Military courts have targeted the Constitution’s fundamental principles: separation of powers, independence of the judiciary, and protection of fundamental rights. In every case where information is available, accused persons were denied the right to counsel of choice; they were denied a public hearing; they were denied the right to appeal before a civilian court; and nearly 98 per cent of convictions were based on ‘confessions’ obtained without adequate safeguards against torture or other ill-treatment.

The security apparatus also failed to disclose the exact charges against the accused or provide convicts copies of judgement with evidence and reasons for the verdict. Another striking feature is these courts link with ‘missing persons’. In a recent judgement, the Peshawar High Court set aside the convictions of over 70 people who were tried by military courts on various terrorism-related charges.

Significantly, the high court also highlighted the link between enforced disappearances and proceedings before military courts. It described how a number of accused were picked up by security authorities as far back as 2009 and kept in secret detention for many years before their military trials. Even when questioned by the courts, state agencies kept denying any knowledge of their whereabouts, until their names appeared in their press statements about people convicted and sentenced to death.

The court indicated that in many cases, the proceedings appeared to have been a way of giving “legal cover” to the practice of enforced disappearances and secret detentions.

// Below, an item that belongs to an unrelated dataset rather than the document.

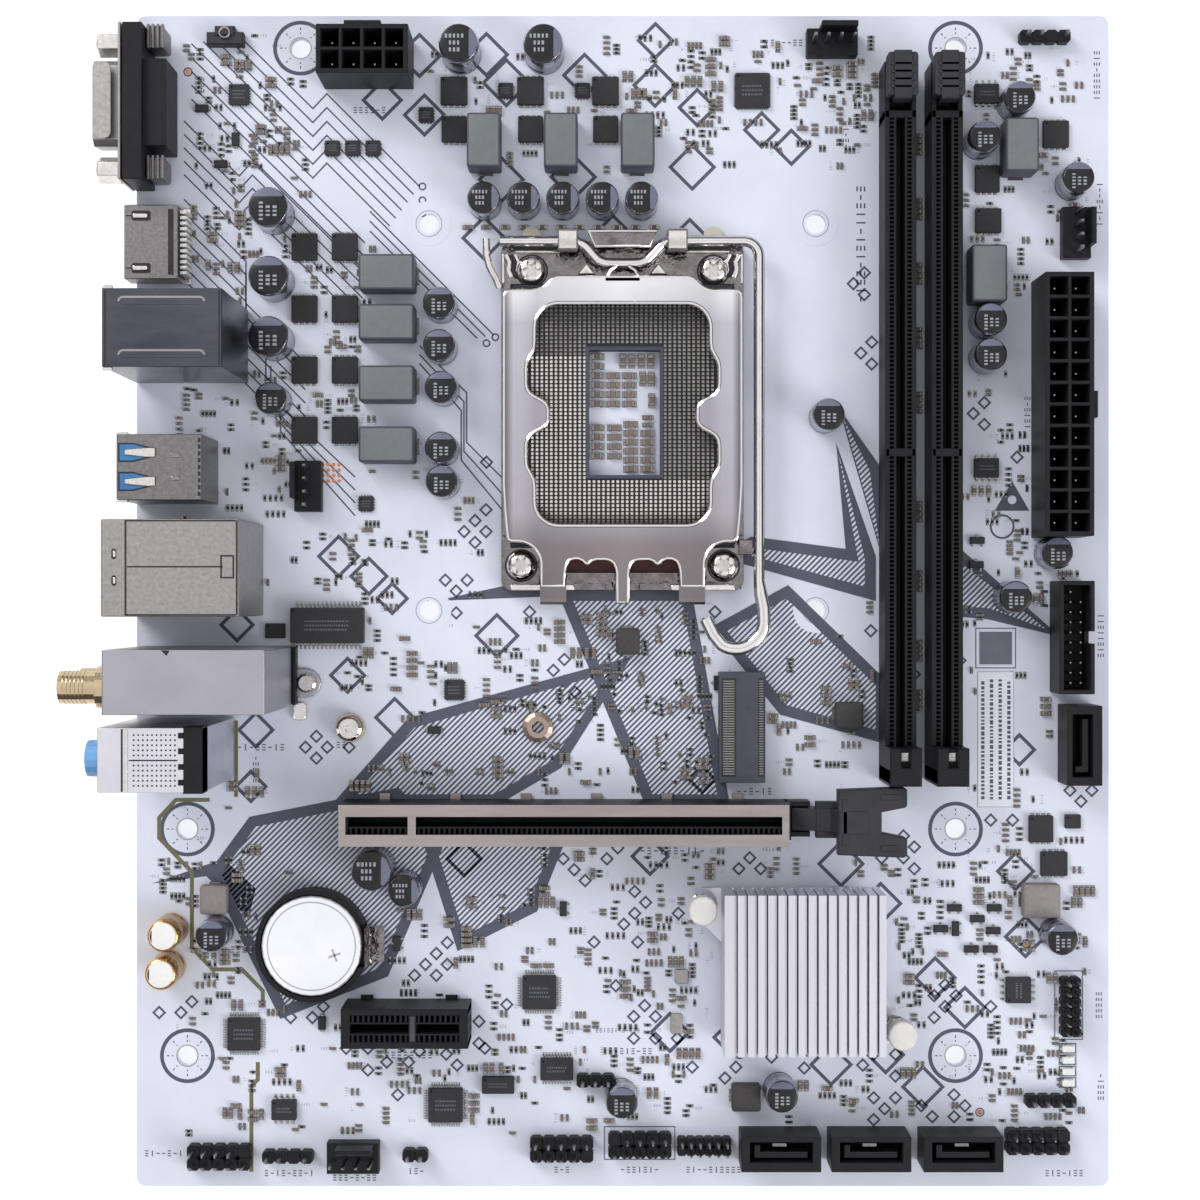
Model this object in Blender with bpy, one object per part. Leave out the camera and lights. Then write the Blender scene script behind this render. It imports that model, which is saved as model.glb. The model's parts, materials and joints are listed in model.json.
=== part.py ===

The high court ordered the release of the convicts after finding that there was effectively no evidence against them. As the judgment illustrates, parliament’s decision in the past to allow military courts to try civilians in opaque proceedings — which was later endorsed by the Supreme Court — is a glaring surrender of fundamental freedoms.

Yet, our political leadership is not only silent about the injustices, the government has initiated the process to extend their term again. The possible extension of the ‘temporary’ and ‘exceptional’ use of military courts to try civilian terrorism is yet another example of the state’s resort to ‘exceptionalism’ to justify a knee-jerk response to terrorism.

A global study of the International Commission of Jurists from 2009 on state responses to security threats examined in detail the dangers of the ‘exceptionalism doctrine’, which justifies a departure from the normal legal processes and human rights protections on the basis of the ‘exceptional’ character of the threat. In time, many of these measures became permanently incorporated into ordinary law, blinding governments to the actual reasons behind the lack of accountability for terrorism and serious crime. The rationale for constituting (and later extending) military courts was stated to be an ‘extraordinary situation’ that demanded ‘special measures for speedy trial’. The same justification was given for the Protection of Pakistan Act, passed in July 2014 (which has since lapsed), as well as the AntiTerrorism Act (ATA), 1997.

The ATA, which promised ‘speedy justice’ at the cost of some basic fair trial rights, progressively displaced the regular criminal justice system, with cases of ordinary murder, robbery, kidnapping and rape regularly being tried by special antiterrorism courts constituted under the act. Slowly, the ‘exception’ became the norm, and the weaknesses in the operation of the regular criminal justice system remained unresolved.

Now that the time has come for military courts’ already extended jurisdiction to expire, attempts to renew their mandate must be resisted. Extending their jurisdiction once again will not help counter the very real terrorist threat facing Pakistan. Instead, it will bring Pakistan a step closer to permanently incorporating into law what was said to be an ‘exceptional’, ‘short-term’ departure from the normal legal processes and human rights protections, giving the state an excuse to continue to ignore the actual reasons behind the lack of accountability for terrorism and other serious crime.

The writer is a legal adviser for the International Commission of Jurists.